Comments: (101) Collapse

  • Great feature but, like everyone else, i'd like/need to see all day appointments and multi-day appointments showing up. Pete

  • Dear Outlook Team: Are you going to comment on the comments, or this blog is gonna be one way only?

  • Edddy: We're commenting when we have something we can say in response to a comment. A lot of the comments here are feature suggestions, and we can't comment about what features may or may not be added in the next release right now. We're actively working on the next release, and we take all forms of customer suggestions under consideration, including what people post in comments here.

  • Well, if we knew that an issue had been acknowledged by the team then we wouldn't need to keep mentioning it. It's great to provide this blog, but it's frustrating to have one-way traffic. The comments on the all day events and multiple day appointments not appearing are bug notifications rather than feature requests. It's a fundamental flaw that goes right to the heart of the usability of the To-do bar - amazing it wasn't picked up in beta. Pete

  • Outblog: Great to see that you are here!

    Of course I don't expect that you respond on every issue, but, as Pete says, it will be great if you, at least, acknowledge the issue and tell us that you know the issue exists, that there is not a workaround, and that you don't know it the issue will be changed in the future.

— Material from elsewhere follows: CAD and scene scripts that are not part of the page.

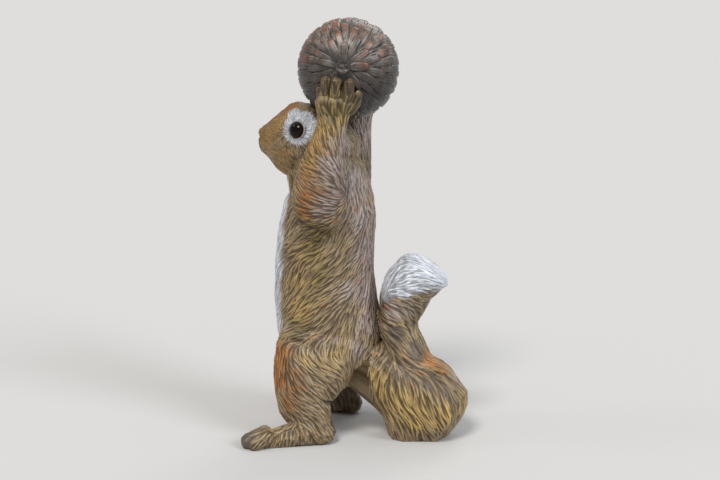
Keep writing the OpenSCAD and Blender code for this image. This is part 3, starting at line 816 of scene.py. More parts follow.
@dataclass
class FurPainter:
    """Lays the paints' strengths on the skin, lock by lock."""

    dabs: Sequence[Dab]
    # Paints with a crisp edge, and where their edge and the others' fade
    crisp: tuple[Paint, ...] = (Paint.WHITE, Paint.UMBER, Paint.SLATE)
    crisp_edge: Pair = (0.30, 0.50)
    soft_edge: Pair = (0.12, 0.85)
    # How far a lock takes one paint from end to end
    whole: float = 0.75

    def strengths(self, points: np.ndarray) -> dict[Paint, np.ndarray]:
        """How strong each paint is at some points.

        Args:
            points: Places on the skin.

        Returns:
            A strength from 0 to 1 a point, for each paint.
        """
        found = {paint: np.zeros(len(points)) for paint in Paint}
        for dab in self.dabs:
            for side in (1, -1):
                place = np.array(dab.place) * (1, side, 1)
                gap = ((points - place) ** 2).sum(1) / dab.radius**2
                found[dab.paint] = np.maximum(found[dab.paint], dab.strength * np.exp(-gap))
        return {
            paint: ramp(strength, *(self.crisp_edge if paint in self.crisp else self.soft_edge))
            for paint, strength in found.items()
        }

    def lay(self, carver: FurCarver, locks: dict[str, np.ndarray]) -> None:
        """Store the paints and the locks as attributes of the skin's mesh.

        Args:
            carver: The carver, after its work.
            locks: The locks' ways.
        """
        skin = carver.skin
        here = self.strengths(skin.points)
        there = self.strengths(locks["places"][:, carver.samples // 2])
        cut = carver.winner >= 0
        lock = np.maximum(carver.winner, 0)
        rows = {name: np.zeros((len(skin.points), 4)) for name in ("warm", "cool", "lock")}
        for paint in Paint:
            name, channel = paint.value
            mixed = self.whole * there[paint][lock] + (1 - self.whole) * here[paint]
            rows[name][:, channel] = np.where(cut, mixed, here[paint])
        rows["lock"][:, 0] = np.where(cut, carver.height, 0.0)
        rows["lock"][:, 1] = np.where(cut, carver.along, 0.5)
        rows["lock"][:, 2] = np.where(cut, carver.choice[lock], 0.5)
        rows["lock"][:, 3] = carver.furred
        for name, values in rows.items():
            attribute = skin.piece.data.attributes.new(name, "FLOAT_COLOR", "POINT")
            attribute.data.foreach_set("color", values.astype(np.float32).ravel())


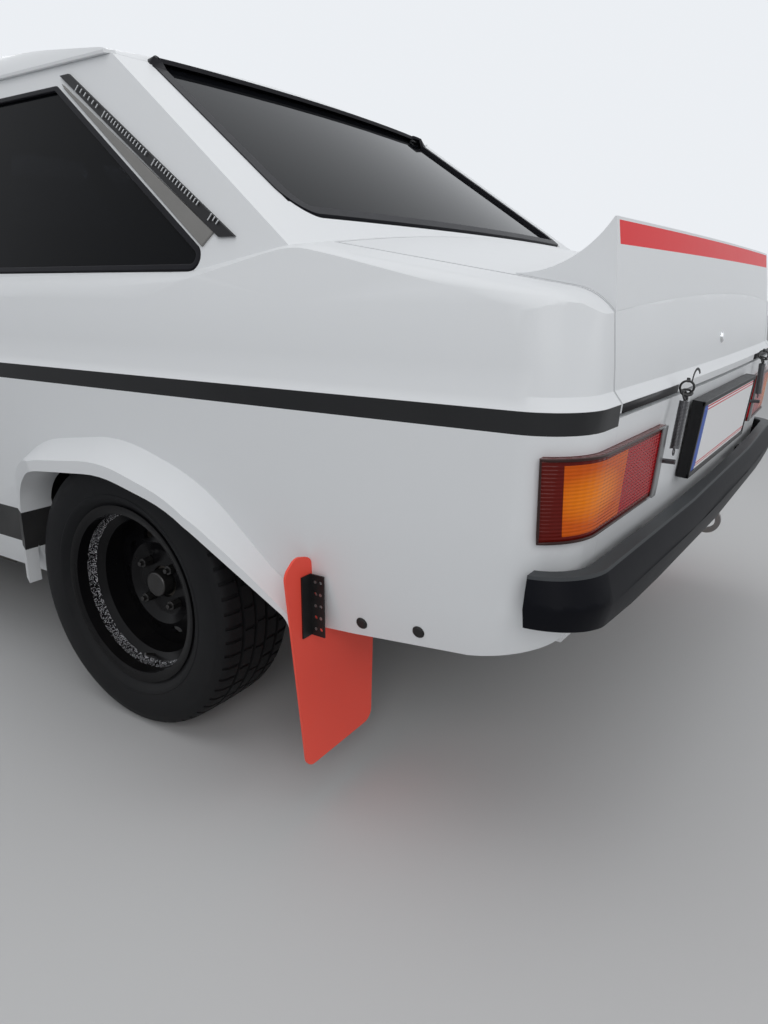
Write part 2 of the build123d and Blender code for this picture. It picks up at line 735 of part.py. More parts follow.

Thanks!

  • +1 to showing up all-day/multiple-day events

    +1 to the ability to filter appointments - there are a set of appointments that I know I don't need to be reminded, and I don't want those app't taking up the limited space of the to-do bar and blocking out other more important ones!

  • OK, we'll try to be more active in responding to comments like that so it doesn't feel so 1-way. We intentionally decided that the To Do bar for Outlook 2007 would work the way it does, it isn't a bug that all day events or multiple-day events don't show up, that was the design for the feature. There is no way to change this behavior in Outlook today. We're certainly looking at ways to make the To Do bar more useful for the next version of Outlook. We welcome the feedback about how we can make it more useful. --Ryan Gregg

  • Okay, this is very good. I want to say something that doesn't related to the subject. I know Microsoft is one of greatest companies at software management. But I don't know why there is some " crazy " behavior from Outlook 2007 doesn't appear in Outlook 2003. e.g. yesterday I sent a message to my tutor contain a ZIP file. He didn't received the attachment. Outlook paste the attachment content in the mail body. This happened a lot with me recently when sending Microsoft Office file. And it didn't happened at all in Outlook 2003. Is there something I can do to solve this problem? Or it's a bug ?? Thanks

  • Excellent! Thanks Ryan!

  • How do I get To-Do to show the date (instead of just the time) for upcoming appointments?

  • jfav: You can't adjust the way this displays. For appointments that occur today, only the time is shown. For appointments that occur in the next week, the day of the week and time are displayed. If the appointment is more than a week away, then the date is displayed along with the time. --Ryan Gregg

  • This is a great resource - thanks for posting. One Q: you used to be able to enter a new task and mark it in the priority field with high , normal, or low , in the area called "enter a new task" (taskpad - Outlook 2003). Now you can't? Also, you could reset the priority of a task from the taskpad. Finally you could check its completion status without having to double-click and edit. Thanks for the help!

  • I'm sending this message to you because there doesn't seem to be an official channel for filing a bug report with Microsoft. (If you do a google search for "microsoft office bug report", you'll find that there's a lot of frustration about this on the web - one guy spend hours on the phone and even paid $35 dollars to tech support just to inform Microsoft of a bug. Microsoft is ignoring a huge, free resource out there by not providing an easy way for real-world users to submit bug reports!) Here's how to reproduce the bug: 1. In Outlook 2007, configure the taskpad as follows: - Fields: Complete, Priority, Task Subject, Due Date - Group By: Priority (descending) - Sort: none - Filter: Advanced (Date completed does not exist; Flag completed date does not exist; due date: on or before today) 2. Create a number of tasks of high, normal, and low priority 3. Try dragging and dropping tasks to reorder within one of the priority categories, either to the very first position in the category or to the very last position in the category. The behavior is erratic - if you try dragging to the top, it goes to the bottom. If you try dragging to the bottom, it goes to a random position within the list. Hope this helps improve Outlook.

  • I'm just another one that would like to add support for including all day events in the to-do-bar

  • OK so I accept (from this version) that the to-do bar does not display all day/multiple events. Perhaps if another qualifier, like High Importance, could be added to the criteria for TDBar display it would be helpful. I may not want to be reminded of all the entire day appointments, but the ones that have been consciously set to High importance would be nice.